# PROVIDED DATA start

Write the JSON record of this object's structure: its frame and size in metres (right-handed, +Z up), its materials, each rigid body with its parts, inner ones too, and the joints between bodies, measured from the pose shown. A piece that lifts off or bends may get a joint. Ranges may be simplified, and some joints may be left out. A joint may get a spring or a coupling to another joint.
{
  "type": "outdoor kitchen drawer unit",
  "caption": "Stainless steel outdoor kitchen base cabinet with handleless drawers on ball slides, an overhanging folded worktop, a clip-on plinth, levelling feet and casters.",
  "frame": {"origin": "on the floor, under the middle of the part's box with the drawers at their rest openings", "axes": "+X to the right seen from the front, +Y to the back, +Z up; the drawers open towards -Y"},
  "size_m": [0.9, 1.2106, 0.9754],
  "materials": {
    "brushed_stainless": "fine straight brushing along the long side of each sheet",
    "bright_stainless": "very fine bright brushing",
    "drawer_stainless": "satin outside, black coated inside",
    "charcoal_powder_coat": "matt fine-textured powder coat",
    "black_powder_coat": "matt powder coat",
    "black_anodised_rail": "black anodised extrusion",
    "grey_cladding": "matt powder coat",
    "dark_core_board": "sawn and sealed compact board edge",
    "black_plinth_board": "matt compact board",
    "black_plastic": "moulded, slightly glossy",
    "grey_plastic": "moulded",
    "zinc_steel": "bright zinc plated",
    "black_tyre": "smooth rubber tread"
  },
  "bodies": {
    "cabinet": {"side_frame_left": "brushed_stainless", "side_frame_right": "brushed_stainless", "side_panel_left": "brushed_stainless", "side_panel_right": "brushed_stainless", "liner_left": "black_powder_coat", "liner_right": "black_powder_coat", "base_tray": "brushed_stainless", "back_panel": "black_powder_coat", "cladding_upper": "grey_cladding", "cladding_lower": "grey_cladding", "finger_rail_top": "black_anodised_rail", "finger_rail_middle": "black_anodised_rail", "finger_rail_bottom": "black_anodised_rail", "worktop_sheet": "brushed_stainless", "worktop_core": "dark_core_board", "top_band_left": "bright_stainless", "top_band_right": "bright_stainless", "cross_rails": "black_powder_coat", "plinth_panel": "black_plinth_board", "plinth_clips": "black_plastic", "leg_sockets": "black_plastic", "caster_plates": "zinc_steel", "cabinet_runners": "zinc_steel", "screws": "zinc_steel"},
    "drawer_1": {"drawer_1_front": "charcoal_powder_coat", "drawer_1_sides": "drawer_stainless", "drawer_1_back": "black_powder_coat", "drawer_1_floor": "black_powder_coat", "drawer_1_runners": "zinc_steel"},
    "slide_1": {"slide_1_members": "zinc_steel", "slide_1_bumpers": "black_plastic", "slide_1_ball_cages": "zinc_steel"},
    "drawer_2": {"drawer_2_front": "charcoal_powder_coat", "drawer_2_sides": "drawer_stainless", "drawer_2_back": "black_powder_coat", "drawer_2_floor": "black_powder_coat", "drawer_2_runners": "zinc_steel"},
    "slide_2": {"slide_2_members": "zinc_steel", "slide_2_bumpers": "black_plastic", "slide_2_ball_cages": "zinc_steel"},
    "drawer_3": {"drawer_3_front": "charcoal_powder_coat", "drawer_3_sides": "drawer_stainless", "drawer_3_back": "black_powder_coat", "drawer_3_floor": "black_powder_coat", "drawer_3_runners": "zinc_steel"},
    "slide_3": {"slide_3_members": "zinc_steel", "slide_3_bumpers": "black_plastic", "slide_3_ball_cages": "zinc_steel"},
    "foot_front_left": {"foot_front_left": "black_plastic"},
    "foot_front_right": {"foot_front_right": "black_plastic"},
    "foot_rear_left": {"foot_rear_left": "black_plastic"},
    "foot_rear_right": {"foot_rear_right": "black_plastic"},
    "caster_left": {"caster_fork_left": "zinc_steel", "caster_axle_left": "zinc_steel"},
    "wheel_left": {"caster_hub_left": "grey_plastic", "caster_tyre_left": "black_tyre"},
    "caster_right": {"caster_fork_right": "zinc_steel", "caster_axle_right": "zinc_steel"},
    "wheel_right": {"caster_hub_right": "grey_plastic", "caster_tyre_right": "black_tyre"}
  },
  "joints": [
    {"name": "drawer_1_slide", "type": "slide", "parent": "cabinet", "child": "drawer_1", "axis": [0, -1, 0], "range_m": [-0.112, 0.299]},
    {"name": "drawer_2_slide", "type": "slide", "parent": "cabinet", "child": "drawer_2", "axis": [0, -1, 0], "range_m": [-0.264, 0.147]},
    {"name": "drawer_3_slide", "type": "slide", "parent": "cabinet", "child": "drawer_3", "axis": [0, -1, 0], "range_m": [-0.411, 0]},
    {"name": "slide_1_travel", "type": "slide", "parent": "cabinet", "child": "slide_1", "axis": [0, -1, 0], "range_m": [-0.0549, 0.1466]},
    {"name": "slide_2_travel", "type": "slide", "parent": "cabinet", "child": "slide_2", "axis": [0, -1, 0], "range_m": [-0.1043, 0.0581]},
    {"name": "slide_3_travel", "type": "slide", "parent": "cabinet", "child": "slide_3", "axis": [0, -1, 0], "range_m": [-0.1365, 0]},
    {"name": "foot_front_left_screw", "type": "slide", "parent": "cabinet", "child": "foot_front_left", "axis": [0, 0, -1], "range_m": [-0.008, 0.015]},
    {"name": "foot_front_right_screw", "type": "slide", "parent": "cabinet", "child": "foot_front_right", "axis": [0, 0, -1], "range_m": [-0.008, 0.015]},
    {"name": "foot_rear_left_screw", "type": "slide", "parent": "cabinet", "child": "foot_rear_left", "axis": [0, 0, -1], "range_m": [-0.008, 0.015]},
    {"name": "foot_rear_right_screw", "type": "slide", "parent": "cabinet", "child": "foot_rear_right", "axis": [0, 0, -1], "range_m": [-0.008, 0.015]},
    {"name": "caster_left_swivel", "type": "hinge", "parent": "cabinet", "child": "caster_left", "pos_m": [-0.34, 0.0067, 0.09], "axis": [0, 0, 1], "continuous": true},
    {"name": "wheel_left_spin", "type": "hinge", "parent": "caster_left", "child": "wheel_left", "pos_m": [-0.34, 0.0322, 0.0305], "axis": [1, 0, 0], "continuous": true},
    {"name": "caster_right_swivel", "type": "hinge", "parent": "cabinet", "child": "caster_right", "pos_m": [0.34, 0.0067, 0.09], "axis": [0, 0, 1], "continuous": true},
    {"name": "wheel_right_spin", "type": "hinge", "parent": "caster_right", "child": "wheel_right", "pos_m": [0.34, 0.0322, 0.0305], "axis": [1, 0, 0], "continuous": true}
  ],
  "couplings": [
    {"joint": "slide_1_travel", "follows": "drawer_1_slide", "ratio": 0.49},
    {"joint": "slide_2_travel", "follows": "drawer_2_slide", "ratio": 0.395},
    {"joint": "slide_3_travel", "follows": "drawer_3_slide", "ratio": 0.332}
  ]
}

# PROVIDED DATA end

EXERCISE INSTRUCTIONS: Transcribe all of the material exactly. Omit nothing.

OUTPUT OF THE EXERCISE:
Write the JSON record of this object's structure: its frame and size in metres (right-handed, +Z up), its materials, each rigid body with its parts, inner ones too, and the joints between bodies, measured from the pose shown. A piece that lifts off or bends may get a joint. Ranges may be simplified, and some joints may be left out. A joint may get a spring or a coupling to another joint.
{
  "type": "outdoor kitchen drawer unit",
  "caption": "Stainless steel outdoor kitchen base cabinet with handleless drawers on ball slides, an overhanging folded worktop, a clip-on plinth, levelling feet and casters.",
  "frame": {"origin": "on the floor, under the middle of the part's box with the drawers at their rest openings", "axes": "+X to the right seen from the front, +Y to the back, +Z up; the drawers open towards -Y"},
  "size_m": [0.9, 1.2106, 0.9754],
  "materials": {
    "brushed_stainless": "fine straight brushing along the long side of each sheet",
    "bright_stainless": "very fine bright brushing",
    "drawer_stainless": "satin outside, black coated inside",
    "charcoal_powder_coat": "matt fine-textured powder coat",
    "black_powder_coat": "matt powder coat",
    "black_anodised_rail": "black anodised extrusion",
    "grey_cladding": "matt powder coat",
    "dark_core_board": "sawn and sealed compact board edge",
    "black_plinth_board": "matt compact board",
    "black_plastic": "moulded, slightly glossy",
    "grey_plastic": "moulded",
    "zinc_steel": "bright zinc plated",
    "black_tyre": "smooth rubber tread"
  },
  "bodies": {
    "cabinet": {"side_frame_left": "brushed_stainless", "side_frame_right": "brushed_stainless", "side_panel_left": "brushed_stainless", "side_panel_right": "brushed_stainless", "liner_left": "black_powder_coat", "liner_right": "black_powder_coat", "base_tray": "brushed_stainless", "back_panel": "black_powder_coat", "cladding_upper": "grey_cladding", "cladding_lower": "grey_cladding", "finger_rail_top": "black_anodised_rail", "finger_rail_middle": "black_anodised_rail", "finger_rail_bottom": "black_anodised_rail", "worktop_sheet": "brushed_stainless", "worktop_core": "dark_core_board", "top_band_left": "bright_stainless", "top_band_right": "bright_stainless", "cross_rails": "black_powder_coat", "plinth_panel": "black_plinth_board", "plinth_clips": "black_plastic", "leg_sockets": "black_plastic", "caster_plates": "zinc_steel", "cabinet_runners": "zinc_steel", "screws": "zinc_steel"},
    "drawer_1": {"drawer_1_front": "charcoal_powder_coat", "drawer_1_sides": "drawer_stainless", "drawer_1_back": "black_powder_coat", "drawer_1_floor": "black_powder_coat", "drawer_1_runners": "zinc_steel"},
    "slide_1": {"slide_1_members": "zinc_steel", "slide_1_bumpers": "black_plastic", "slide_1_ball_cages": "zinc_steel"},
    "drawer_2": {"drawer_2_front": "charcoal_powder_coat", "drawer_2_sides": "drawer_stainless", "drawer_2_back": "black_powder_coat", "drawer_2_floor": "black_powder_coat", "drawer_2_runners": "zinc_steel"},
    "slide_2": {"slide_2_members": "zinc_steel", "slide_2_bumpers": "black_plastic", "slide_2_ball_cages": "zinc_steel"},
    "drawer_3": {"drawer_3_front": "charcoal_powder_coat", "drawer_3_sides": "drawer_stainless", "drawer_3_back": "black_powder_coat", "drawer_3_floor": "black_powder_coat", "drawer_3_runners": "zinc_steel"},
    "slide_3": {"slide_3_members": "zinc_steel", "slide_3_bumpers": "black_plastic", "slide_3_ball_cages": "zinc_steel"},
    "foot_front_left": {"foot_front_left": "black_plastic"},
    "foot_front_right": {"foot_front_right": "black_plastic"},
    "foot_rear_left": {"foot_rear_left": "black_plastic"},
    "foot_rear_right": {"foot_rear_right": "black_plastic"},
    "caster_left": {"caster_fork_left": "zinc_steel", "caster_axle_left": "zinc_steel"},
    "wheel_left": {"caster_hub_left": "grey_plastic", "caster_tyre_left": "black_tyre"},
    "caster_right": {"caster_fork_right": "zinc_steel", "caster_axle_right": "zinc_steel"},
    "wheel_right": {"caster_hub_right": "grey_plastic", "caster_tyre_right": "black_tyre"}
  },
  "joints": [
    {"name": "drawer_1_slide", "type": "slide", "parent": "cabinet", "child": "drawer_1", "axis": [0, -1, 0], "range_m": [-0.112, 0.299]},
    {"name": "drawer_2_slide", "type": "slide", "parent": "cabinet", "child": "drawer_2", "axis": [0, -1, 0], "range_m": [-0.264, 0.147]},
    {"name": "drawer_3_slide", "type": "slide", "parent": "cabinet", "child": "drawer_3", "axis": [0, -1, 0], "range_m": [-0.411, 0]},
    {"name": "slide_1_travel", "type": "slide", "parent": "cabinet", "child": "slide_1", "axis": [0, -1, 0], "range_m": [-0.0549, 0.1466]},
    {"name": "slide_2_travel", "type": "slide", "parent": "cabinet", "child": "slide_2", "axis": [0, -1, 0], "range_m": [-0.1043, 0.0581]},
    {"name": "slide_3_travel", "type": "slide", "parent": "cabinet", "child": "slide_3", "axis": [0, -1, 0], "range_m": [-0.1365, 0]},
    {"name": "foot_front_left_screw", "type": "slide", "parent": "cabinet", "child": "foot_front_left", "axis": [0, 0, -1], "range_m": [-0.008, 0.015]},
    {"name": "foot_front_right_screw", "type": "slide", "parent": "cabinet", "child": "foot_front_right", "axis": [0, 0, -1], "range_m": [-0.008, 0.015]},
    {"name": "foot_rear_left_screw", "type": "slide", "parent": "cabinet", "child": "foot_rear_left", "axis": [0, 0, -1], "range_m": [-0.008, 0.015]},
    {"name": "foot_rear_right_screw", "type": "slide", "parent": "cabinet", "child": "foot_rear_right", "axis": [0, 0, -1], "range_m": [-0.008, 0.015]},
    {"name": "caster_left_swivel", "type": "hinge", "parent": "cabinet", "child": "caster_left", "pos_m": [-0.34, 0.0067, 0.09], "axis": [0, 0, 1], "continuous": true},
    {"name": "wheel_left_spin", "type": "hinge", "parent": "caster_left", "child": "wheel_left", "pos_m": [-0.34, 0.0322, 0.0305], "axis": [1, 0, 0], "continuous": true},
    {"name": "caster_right_swivel", "type": "hinge", "parent": "cabinet", "child": "caster_right", "pos_m": [0.34, 0.0067, 0.09], "axis": [0, 0, 1], "continuous": true},
    {"name": "wheel_right_spin", "type": "hinge", "parent": "caster_right", "child": "wheel_right", "pos_m": [0.34, 0.0322, 0.0305], "axis": [1, 0, 0], "continuous": true}
  ],
  "couplings": [
    {"joint": "slide_1_travel", "follows": "drawer_1_slide", "ratio": 0.49},
    {"joint": "slide_2_travel", "follows": "drawer_2_slide", "ratio": 0.395},
    {"joint": "slide_3_travel", "follows": "drawer_3_slide", "ratio": 0.332}
  ]
}